Monday, November 29, 2010

Coming soon...

movie

Via Netflix have watched so far:

The Searchers
Thieves Like Us
Howard's End
Noises Off
A Passage to India
Out of the Past
Whale Rider

Now on order:

Lone Star
Bringing Up Baby
Down to the Bone
Kiss me Kate
Fast, Cheap and Out of Control
Sweetie

Nibbling at Netflix
Netflix ninny

Friday, November 26, 2010

When the hunter does the cooking

220px-Photo_cartierbresson_europe
"Behind the Gare St. Lazar," Henri Cartier-Bresson, All rights reserved

The great Henri Cartier-Bresson, apparently as good at concocting bon mots as making pictures, once famously remarked : "I'm a hunter, not a cook." In other words, 'I shoot 'em, somebody else takes care of the rest.'

I've always wondered about this remark. OK, let's say Cartier-Bresson gives the film to an experienced lab person to process & make contact sheets. C-B marks a few frames, then turns the contacts over to editors who know good work as well as what they need for their stories. A skilled printer takes care of enlargements, which are then sized, cropped & laid out by designers. C-B gives his blessing & takes another sip of his excellent wine. Voila!

Vraiment?

For me, shooting is always about chasing Cartier-Bresson's "decisive moment." My pictures never do more than approximate what I envision. (That's why I keep shooting.)

It's only the decisions that come after shooting (the cooking) for which I am able to feel truly responsible. Those decisions -- hundreds of them -- are completely in my control.

Right now I'm at work selecting & presenting a set of my pictures for a contest. It's a form of self-torture. Issues of self-esteem arise (maybe I should say self-hatred). Deep-seated fears of inadequacy threaten to paralyze. Despite my best efforts, my fears morph into fantasies of bias & corruption on the part of the judges & a kind of childish anger that there is no perfectly realized picture, no perfect justice.

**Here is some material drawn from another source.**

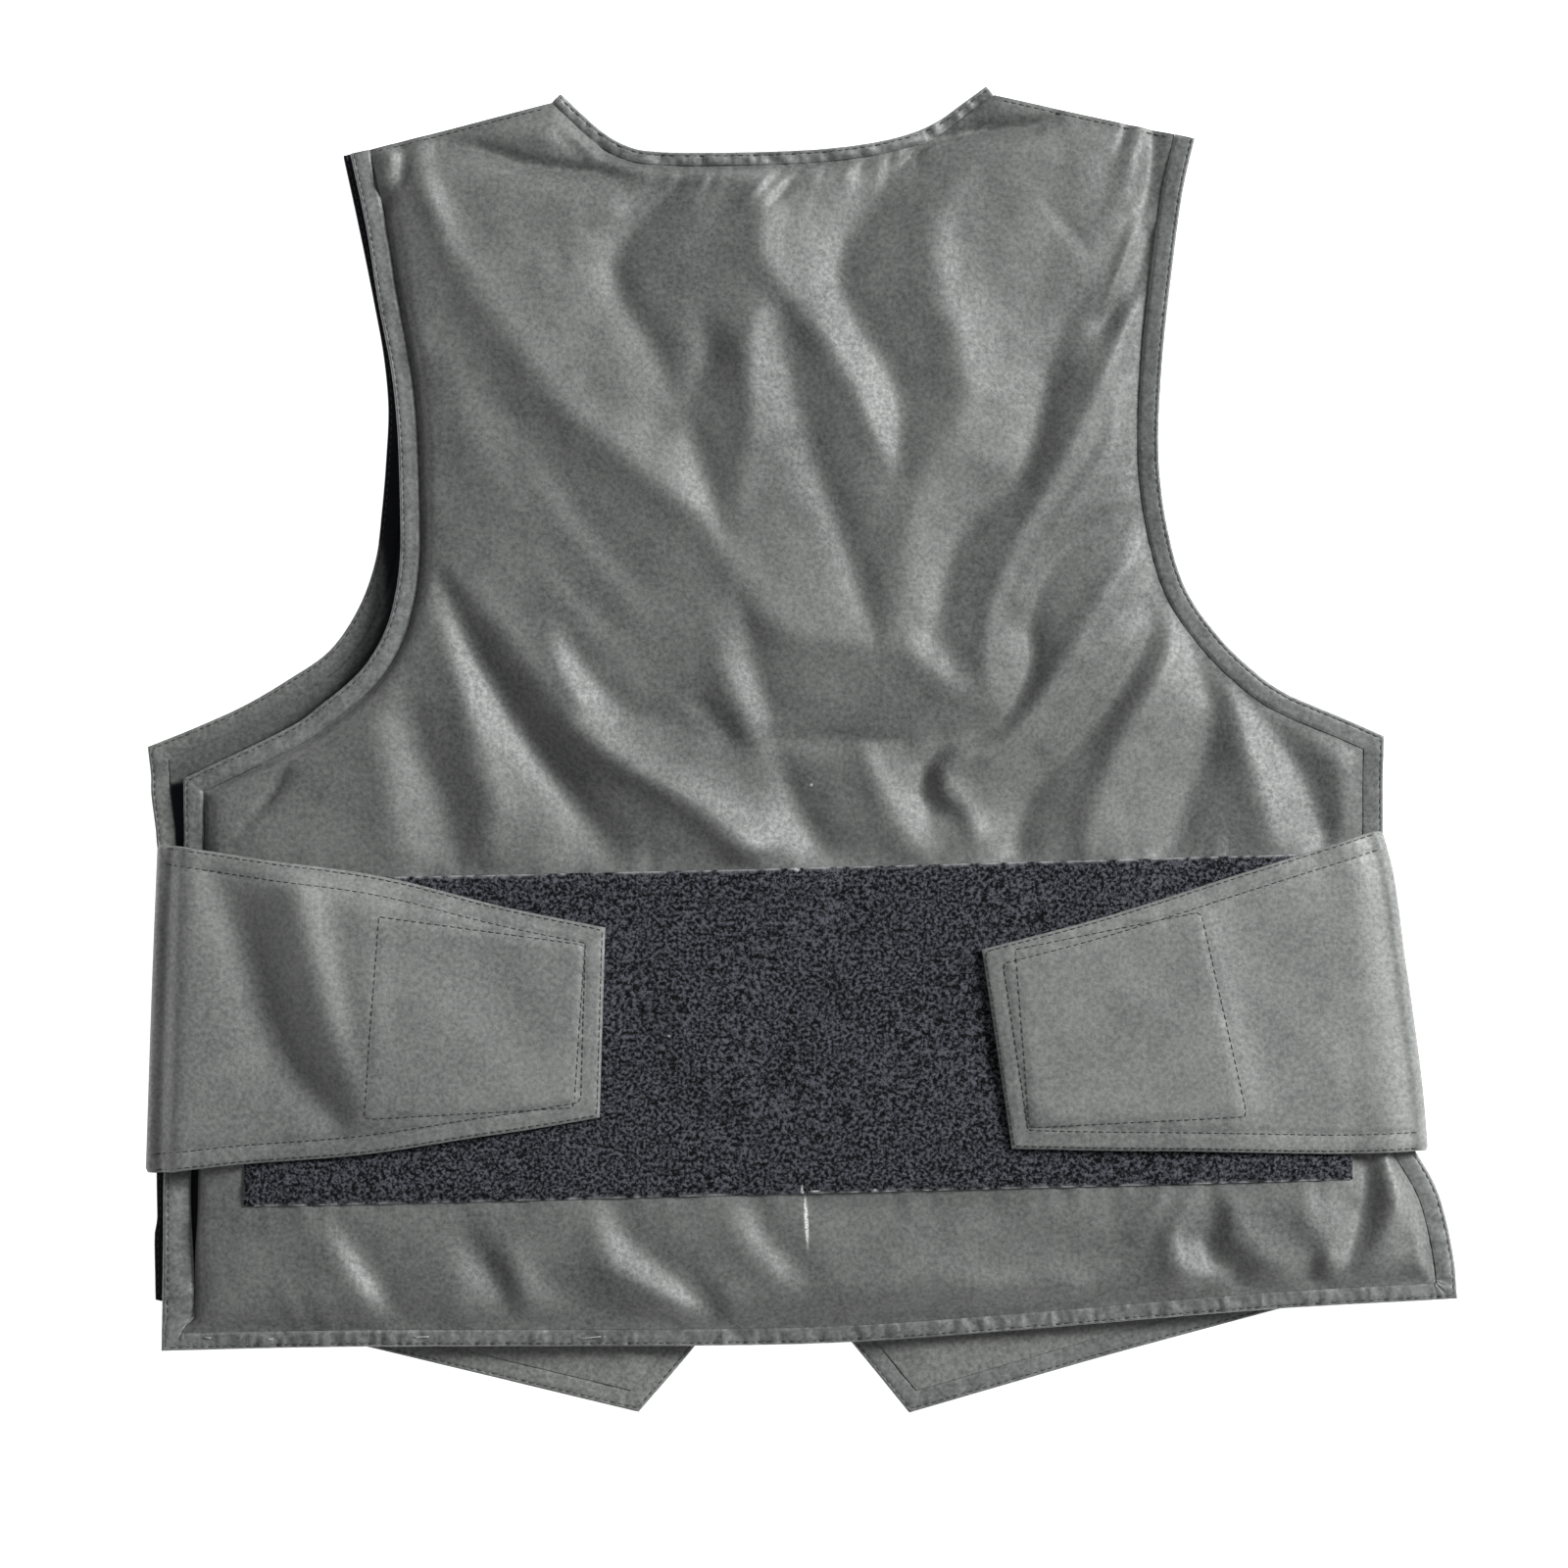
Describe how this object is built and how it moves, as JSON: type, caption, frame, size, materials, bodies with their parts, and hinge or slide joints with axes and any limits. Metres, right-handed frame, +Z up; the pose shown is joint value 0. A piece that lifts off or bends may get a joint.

I wish I could be just a hunter.

Sunday, November 21, 2010

i-Less in Gotham

Zuckerberg
"Mark Zuckerberg, born 1984," photo courtesy The New Yorker

After a recent series of interviews with Mark Zuckerberg, the co-founder of Facebook, Jose Antonio Vargas wrote: "Eventually, the company [Facebook] hopes that users will read articles, visit restaurants, and watch movies based on what their Facebook friends have recommended, not, say, based on a page that Google’s algorithm sends them to. Zuckerberg imagines Facebook as, eventually, a layer underneath almost every electronic device. You’ll turn on your TV, and you’ll see that fourteen of your Facebook friends are watching 'Entourage,' and that your parents taped '60 Minutes' for you. You’ll buy a brand-new phone, and you’ll just enter your credentials. All your friends—and perhaps directions to all the places you and they have visited recently—will be right there." ("Letter from Palo Alto," The New Yorker).


In Manhattan during my work day I watch other humans. Here's what I see. In public most of them seem mesmerized by small screens that they hold in their hands. They stare at these screens with unblinking attentiveness -- in the street, on the subway, in buses, on elevators, in restaurants, waiting on checkout lines, idling in cars, on benches, walking, hunched over in entryways, climbing stairs, peeing in urinals, windowshopping, pushing strollers, talking with friends, eating sandwiches... At every possible moment.

Occasionally my fellow humans move their thumbs. Sometimes they raise their screens to their ears & talk or listen (Aha! It's a phone!). You can tell by the wires going from their screens into their ears that they're listening to music or a podcast. If it's music, they sometimes close their eyes & bop to the beat. I like that. Occasionally, someone stops in mid stride & punches frantically with index & 2nd finger at his or her screen, then -- without looking up -- walks on.

A stranger to our culture would certainly conclude that something very important is happening here. I don't necessarily disagree. But why, if I'm witnessing something significant, does no one else even seem to notice? And why -- poor, sad isolato that I am -- do I not feel inclined to join in? Why do I not desire my own magic screen to keep me company all the way home?